Balaram selbst hat noch nie ein Lebewesen getötet oder einen noch grünen Baum gefällt. Er gehört zur religiösen Gruppe der Bishnoi. Sie gelten als die weltweit ersten Umweltschützer.
Umweltschutz als Religion
Die Geschichte der Bishnoi begann im 15. Jahrhundert. Nach einer schlimmen Dürre zog sich der Guru Jambeswar zum Meditieren zurück und hatte eine spirituelle Erleuchtung. Er verfasste 29 Regeln, die das Zusammenleben unter den Menschen und mit der Natur verbessern sollten. So kam der Name der Gemeinschaft zustande: Bish bedeutet 20 und noi neun - Bishnoi.
Heute leben rund eine halbe Million Bishnoi in Indien, der Großteil von ihnen in der Wüste im Bundesstaat Rajasthan. Pankaj Jain von der Universität Texas erforschte die Bishnoi und ihre Religion. "Sie sind eine Kaste innerhalb des Hinduistischen Kastensystems.", sagt Jain. "Sie sind strikte Vegetarier und töten keine Lebewesen. Die Natur ist ihnen heilig."
Der Wald in Khejarli, südöstlich von Jodhpur, ist der wichtigste religiöse Ort für die Bishnoi. Hier haben 363 von ihnen ihr Leben gelassen um Bäume zu beschützen, erklärt der Priester vor Ort, Shivdas Shastri. "Vor 200 Jahren befahl der König, den Wald zu roden um ein Fort zu errichten." Als die Männer des Königs kamen um die Bäume zu fällen, hätten die Bishnoi aus den umliegenden Dörfern protestiert, so Shivdas Shastri: "Sie haben gerufen: 'Wir werden sterben, aber wir lassen Euch die Bäume nicht fällen’". Der Priester betont, dass dieser historische Vorfall eine wichtige Rolle für den Umweltgedanken in der Gemeinschaft spielt.
Im Einklang mit der Natur
Antilopen, Rehe und andere wilde Tiere leben gemeinsam mit den Menschen in den Dörfern der Bishnoi. Manchmal, wenn ein Rehkitz die Mutter verliert, säugen es die Bishnoi Frauen. Diese Nähe zu den Menschen nutzen Wilderer aus.

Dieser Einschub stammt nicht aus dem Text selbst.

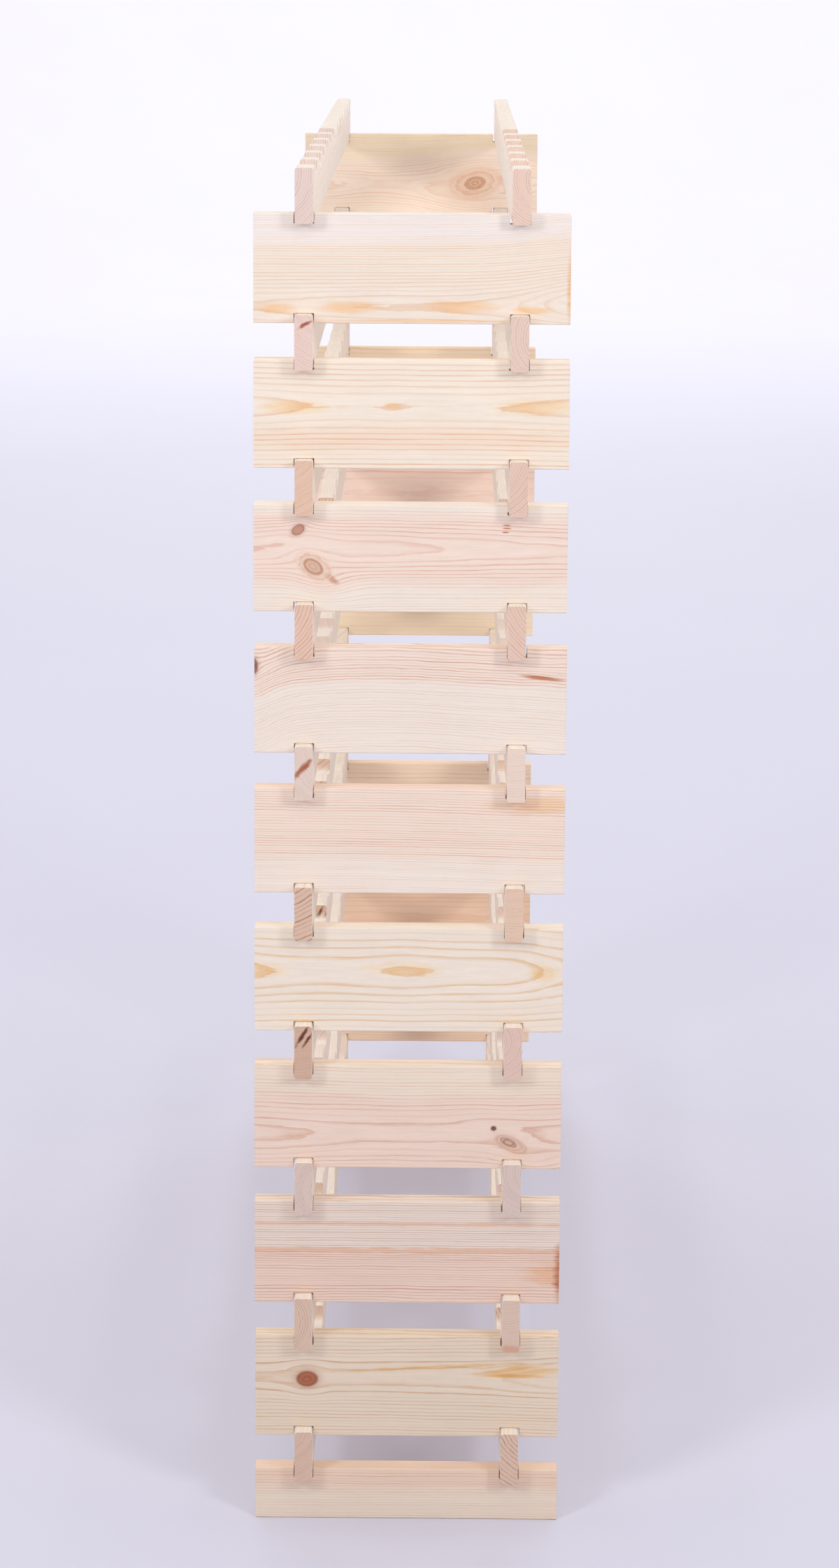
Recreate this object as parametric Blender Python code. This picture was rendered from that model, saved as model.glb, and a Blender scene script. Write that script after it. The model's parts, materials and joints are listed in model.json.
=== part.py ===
"""Tall open rack of solid pine that stacks without fasteners.

Rails with cradles cut in their tops run front to back in pairs. Notched end boards lie across them at the
front and the back, tier on tier, and each piece drops into the notches below it.
Metres, +Z up, +X across the rack, front at -Y. The origin is on the ground, under the
middle of the rack.
"""

import math

import bmesh
import bpy

# Tiers
TIERS = 10                 # pairs of rails, one pair to a tier
SEAT_GAP = 0.0003          # air left where one piece rests on another

# End boards, which lie across the rails
BOARD_WIDTH = 0.310
BOARD_HEIGHT = 0.108
BOARD_THICKNESS = 0.020
BASE_HEIGHT = BOARD_HEIGHT / 2     # the lowest boards are half boards
BOARD_SPAN = 1.192         # clear distance between the front boards and the back boards
NOTCH_WIDTH = 0.020
NOTCH_DEPTH = 0.010

# Rails, which run from front to back
RAIL_THICKNESS = 0.018
RAIL_HEIGHT = 0.055
RAIL_OVERHANG = 0.014      # how far a rail's end stands out past the boards
RAIL_SPACING = 0.211       # between the middles of a left rail and a right rail
RAIL_LENGTH = BOARD_SPAN + 2 * (BOARD_THICKNESS + RAIL_OVERHANG)

# Cradles along a rail's top edge. Each has a ramp on its side towards the nearer end of the
# rail and a round stop on its side towards the rail's middle, so the two halves are mirrored.
CRADLES = 12
CRADLE_PITCH = 0.100
CRADLE_CHORD = 0.068
CRADLE_DEPTH = 0.012
STOP_RADIUS = 0.024
ARC_STEPS = 6              # straight steps that each round stop is drawn with

# Heights that follow
SEAT = NOTCH_DEPTH - SEAT_GAP      # how deep a rail and a board really enter each other
RAIL_ONE_Z = BASE_HEIGHT - SEAT
TIER_PITCH = RAIL_HEIGHT + BOARD_HEIGHT - 2 * SEAT
BOARD_Y = (BOARD_SPAN + BOARD_THICKNESS) / 2

# Pine tones, as linear RGB
PALE = (0.80, 0.66, 0.48)
CREAM = (0.76, 0.60, 0.41)
ROSE = (0.74, 0.53, 0.38)
HONEY = (0.74, 0.57, 0.34)
RAIL_TONE = (0.72, 0.54, 0.40)
BOARD_TONES = [HONEY, ROSE, ROSE, HONEY, ROSE, CREAM, ROSE, CREAM, PALE]    # lowest first
PINE_ROUGHNESS = 0.55


def clear_scene():
    for obj in list(bpy.data.objects):
        bpy.data.objects.remove(obj)


def pine(name, tone):
    """A plain pine finish of one tone."""
    material = bpy.data.materials.new(name)
    material.use_nodes = True
    shader = material.node_tree.nodes["Principled BSDF"]
    shader.inputs["Base Color"].default_value = (*tone, 1.0)
    shader.inputs["Roughness"].default_value = PINE_ROUGHNESS
    shader.inputs["Metallic"].default_value = 0.0
    material.diffuse_color = (*tone, 1.0)
    return material


def extruded(name, outline, thickness):
    """A mesh from an outline in X and Z, going round from +X towards +Z, thick along Y."""
    mesh = bpy.data.meshes.new(name)
    shape = bmesh.new()
    front = [shape.verts.new((x, -thickness / 2, z)) for x, z in outline]
    face = shape.faces.new(front)
    result = bmesh.ops.extrude_face_region(shape, geom=[face])
    back = [item for item in result["geom"] if isinstance(item, bmesh.types.BMVert)]
    bmesh.ops.translate(shape, verts=back, vec=(0, thickness, 0))
    bmesh.ops.recalc_face_normals(shape, faces=shape.faces)
    shape.to_mesh(mesh)
    shape.free()
    return mesh


def notched_edge(z, inward, left_to_right):
    """Corners of a board's long edge, with a notch over each rail. inward is +1 or -1 in Z."""
    half = BOARD_WIDTH / 2
    corners = [(-half, z)]
    for middle in (-RAIL_SPACING / 2, RAIL_SPACING / 2):
        near, far = middle - NOTCH_WIDTH / 2, middle + NOTCH_WIDTH / 2
        floor = z + inward * NOTCH_DEPTH
        corners += [(near, z), (near, floor), (far, floor), (far, z)]
    corners.append((half, z))
    return corners if left_to_right else corners[::-1]


def board_mesh(name, height, notched_below):
    """A board standing on z = 0, notched along its top edge and, if asked, its lower edge."""
    half = BOARD_WIDTH / 2
    lower = notched_edge(0, 1, True) if notched_below else [(-half, 0), (half, 0)]
    upper = notched_edge(height, -1, False)
    return extruded(name, lower + upper, BOARD_THICKNESS)


def cradle_profile():
    """One cradle from its stop's rim to its ramp's rim, as (outward, down) from the stop's rim."""
    rise = STOP_RADIUS - CRADLE_DEPTH            # the stop's centre lies this far above the rims
    steep = math.acos(rise / STOP_RADIUS)
    centre = STOP_RADIUS * math.sin(steep)
    reach = CRADLE_CHORD - centre
    ramp = math.asin(STOP_RADIUS / math.hypot(reach, rise)) - math.atan2(rise, reach)
    points = []
    for step in range(ARC_STEPS + 1):
        angle = steep - (steep + ramp) * step / ARC_STEPS
        points.append((centre - STOP_RADIUS * math.sin(angle), STOP_RADIUS * math.cos(angle) - rise))
    points.append((CRADLE_CHORD, 0))
    return points


def rail_mesh(name):
    """A rail standing on z = 0 along X, with its cradles cut into the top edge."""
    half = RAIL_LENGTH / 2
    outline = [(-half, 0), (half, 0), (half, RAIL_HEIGHT)]
    for i in range(CRADLES):
        centre_x = ((CRADLES - 1) / 2 - i) * CRADLE_PITCH
        outward = math.copysign(1, centre_x)
        stop_x = centre_x - outward * CRADLE_CHORD / 2
        cradle = [(stop_x + outward * along, RAIL_HEIGHT - down) for along, down in cradle_profile()]
        outline += cradle[::-1] if outward > 0 else cradle
    outline.append((-half, RAIL_HEIGHT))
    return extruded(name, outline, RAIL_THICKNESS)


def place(name, mesh, tone, location, along_y=False):
    """One named piece of the rack. Each piece has its own copy of the mesh and its own pine."""
    piece = bpy.data.objects.new(name, mesh.copy())
    piece.data.materials.append(pine(name + "_pine", tone))
    piece.location = location
    piece.rotation_euler.z = math.pi / 2 if along_y else 0.0
    bpy.context.scene.collection.objects.link(piece)
    return piece


def build_base_boards(mesh):
    for side, y in (("front", -BOARD_Y), ("back", BOARD_Y)):
        place(f"base_board_{side}", mesh, CREAM, (0, y, 0))


def build_rails(mesh):
    for tier in range(TIERS):
        z = RAIL_ONE_Z + tier * TIER_PITCH
        for side, x in (("left", -RAIL_SPACING / 2), ("right", RAIL_SPACING / 2)):
            place(f"rail_{side}_{tier + 1:02d}", mesh, RAIL_TONE, (x, 0, z), along_y=True)


def build_end_boards(mesh):
    for tier in range(TIERS - 1):
        z = RAIL_ONE_Z + tier * TIER_PITCH + RAIL_HEIGHT - SEAT
        for side, y in (("front", -BOARD_Y), ("back", BOARD_Y)):
            place(f"end_board_{side}_{tier + 1:02d}", mesh, BOARD_TONES[tier], (0, y, z))


def main():
    clear_scene()
    build_base_boards(board_mesh("base_board", BASE_HEIGHT, notched_below=False))
    build_rails(rail_mesh("rail"))
    build_end_boards(board_mesh("end_board", BOARD_HEIGHT, notched_below=True))


main()
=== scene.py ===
import json
import math
import random
from dataclasses import dataclass, field

import bmesh
import bpy
from mathutils import Matrix, Vector


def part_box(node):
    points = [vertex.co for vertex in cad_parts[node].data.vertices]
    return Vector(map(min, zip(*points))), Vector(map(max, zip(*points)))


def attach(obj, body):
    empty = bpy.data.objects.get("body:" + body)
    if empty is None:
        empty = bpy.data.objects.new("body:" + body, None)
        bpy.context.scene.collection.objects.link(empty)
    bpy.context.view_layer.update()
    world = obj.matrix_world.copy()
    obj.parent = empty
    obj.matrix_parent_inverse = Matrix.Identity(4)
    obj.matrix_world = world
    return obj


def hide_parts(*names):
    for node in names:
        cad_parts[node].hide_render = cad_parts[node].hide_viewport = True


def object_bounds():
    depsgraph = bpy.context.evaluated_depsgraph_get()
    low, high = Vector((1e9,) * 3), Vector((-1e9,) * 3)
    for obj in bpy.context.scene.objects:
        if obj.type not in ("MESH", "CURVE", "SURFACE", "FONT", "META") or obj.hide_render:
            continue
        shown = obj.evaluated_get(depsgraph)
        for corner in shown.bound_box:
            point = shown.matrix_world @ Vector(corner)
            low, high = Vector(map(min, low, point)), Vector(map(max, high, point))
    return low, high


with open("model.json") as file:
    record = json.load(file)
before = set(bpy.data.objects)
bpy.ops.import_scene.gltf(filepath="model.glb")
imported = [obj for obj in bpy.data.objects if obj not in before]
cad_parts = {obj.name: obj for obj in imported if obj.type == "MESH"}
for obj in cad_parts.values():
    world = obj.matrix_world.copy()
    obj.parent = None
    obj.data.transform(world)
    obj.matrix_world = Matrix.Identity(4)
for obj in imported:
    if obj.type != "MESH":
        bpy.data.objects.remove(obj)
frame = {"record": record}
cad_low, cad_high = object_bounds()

MM = 0.001
TIERS = 10                         # pairs of rails, one pair to a tier

# Where the boards and rails meet: the same clearances as the CAD solids
NOTCH_DEPTH = 10 * MM
NOTCH_CLEARANCE = 1 * MM           # air on each side of a rail in its notch

# Cradles along a rail's top edge
CRADLES = 12
CRADLE_PITCH = 100 * MM
CRADLE_CHORD = 68 * MM
CRADLE_DEPTH = 12 * MM
STOP_RADIUS = 24 * MM              # of the round stop on each cradle's side towards the middle
STOP_STEPS = 14
CUT_ABOVE = 6 * MM                 # how far the cutting shape stands above the rail

# Edges, as the planer and the sander leave them
RAIL_ROUND = 2.6 * MM
BOARD_ROUND = 1.6 * MM
SAWN_EASE = 0.35 * MM
SAWN_STEPS = 2
ROUND_STEPS = 5
EASED_FROM = math.radians(35)      # edges blunter than this are not eased
SHARP_FROM = math.radians(40)      # and edges blunter than this are shaded smooth


# ------------------------------------------------------------------ pieces

def finished(name, shape):
    """A mesh from a bmesh, which is freed."""
    mesh = bpy.data.meshes.new(name)
    shape.to_mesh(mesh)
    shape.free()
    return mesh


def bar_mesh(name, size, radius):
    """A bar of length, thickness and height along X, Y and Z, with its long edges rounded."""
    length, thickness, height = size
    corners = []
    for quarter, (y, z) in enumerate([(1, 1), (-1, 1), (-1, -1), (1, -1)]):
        for step in range(ROUND_STEPS + 1):
            angle = math.radians(90 * (quarter + step / ROUND_STEPS))
            corners.append((y * (thickness / 2 - radius) + radius * math.cos(angle),
                            z * (height / 2 - radius) + radius * math.sin(angle)))
    shape = bmesh.new()
    left = [shape.verts.new((-length / 2, y, z)) for y, z in corners]
    right = [shape.verts.new((length / 2, y, z)) for y, z in corners]
    for i in range(len(corners)):
        j = (i + 1) % len(corners)
        shape.faces.new((left[i], left[j], right[j], right[i]))
    shape.faces.new(left)
    shape.faces.new(right)
    bmesh.ops.recalc_face_normals(shape, faces=shape.faces)
    return finished(name, shape)


def link(name, mesh):
    obj = bpy.data.objects.new(name, mesh)
    bpy.context.scene.collection.objects.link(obj)
    return obj


def notch_cutter(board_size, rail_thickness, rail_middles, edges):
    """Boxes for the notches over each rail, in the long edges given as +1 (upper) or -1 (lower)."""
    shape = bmesh.new()
    for middle in rail_middles:
        for edge in edges:
            size = (rail_thickness + 2 * NOTCH_CLEARANCE, 2 * board_size.y, 2 * NOTCH_DEPTH)
            place = Matrix.Translation((middle, 0, edge * board_size.z / 2)) @ Matrix.Diagonal((*size, 1))
            bmesh.ops.create_cube(shape, size=1, matrix=place)
    return finished("notch_cutter", shape)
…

Der Dorfbewohner Banaram Bishnoi ist erbost über Wilderer, die eine Gefahr für die bedrohten Arten der Region darstellen. "Manchmal schnappen wir die Jäger. Wir haben keine Waffen, aber das ganze Dorf kommt zusammen und gibt ihnen keine Chance zu entkommen." Er war Teil einer Gruppe, die einen Wilderer erwischt hatte. Sie schlugen ihn mit seinem eigenen Gewehr bis die Waffe zerbrach. Später ließ die Polizei ihn laufen.
Die Bishnoi mit ihrem strikten religiösen Glauben kämpfen einen ungleichen Kampf. Probleme wie die Umweltverschmutzung durch die wachsende Industrie bedrohen den Lebensraum der religiösen Ökoaktivisten. Für die gesamte Gemeinschaft ist es eine Herausforderung, ihren Weg in einer sich schnell verändernden Welt zu finden. "Es ist schwierig unseren Idealen treu zu bleiben", sagt Faglu Ramji. Er ist Vorsteher des Bishnoi-Dorfes Amliyavas. "Wenn wir sehen, wie schnell sich die Welt entwickelt, fühlen wir uns oft als Verlierer am anderen Ende."
Bedrohung von außen und innen
Manche Bishnoi allerdings nehmen ihre Zukunft selbst in die Hand. Faglu Ramji zum Beispiel fährt mittlerweile Auto und betreibt ein kleines Transportunternehmen. Sein Sohn Bablu studiert in Jodhpur. "Ich will Beamter werden und dort für die Stadtverwaltung arbeiten, ich möchte nicht zurück aufs Land", sagt er.
Die Gemeinschaft der Bishnoi ist nicht nur bedroht von äußeren Umwelteinflüssen - sie verändert sich auch von innen heraus.